The Political Mobilization of the Arab Minority in Israel: Shifts in Political Demands and Activities
ethnic civil society
Previous scholarly work on the demands and political activities of the Arab minority in Israel have focused on studying Arab political parties and parliamentary participation, asserting that Arab demands fall into one of two categories: radical or adaptive. That is, in studying Arab participation, or lack thereof, in parliamentary processes, one can claim that Arabs want either complete separation from the state of Israel (radical demands) or complete integration into the state of Israel (adaptive demands). However, recent trends have witnessed a decrease in Arab Israelis’ interest in political parties and parliamentary participation, such as voting in Knesset elections and attempts to pass legislation.

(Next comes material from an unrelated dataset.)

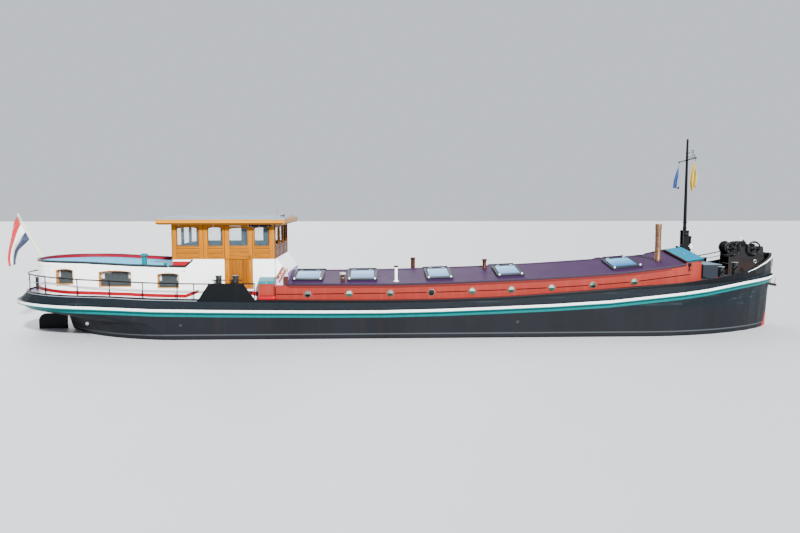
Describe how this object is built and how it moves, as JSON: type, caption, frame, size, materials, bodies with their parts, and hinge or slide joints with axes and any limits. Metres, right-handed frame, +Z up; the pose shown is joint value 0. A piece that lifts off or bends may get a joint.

This disinterest is a direct result of the inability and inefficiency of parliamentary processes to make practical changes in the daily lives of the Arab minority, who are underprivileged, socio-economically, politically, and legally. However, disinterest in parliamentary processes does not translate into disinterest in political mobility, and consequently, Arab Israelis have turned to other means, particularly extra-parliamentary organization, to achieve their demands. This paper then takes a different approach in that I study extra-parliamentary organizations to explore the nature of Arab demands towards the Israeli government. In studying extra-parliamentary organization, I have found that the nature of Arab demands no longer fall within the radical-adaptive dichotomy proposed by previous scholars. Rather, the Arab minority’s demands can be described as being ethnoregional in nature. That is, the Arab minority in Israel demand collective national rights based on the fragmented geographical regions they occupy.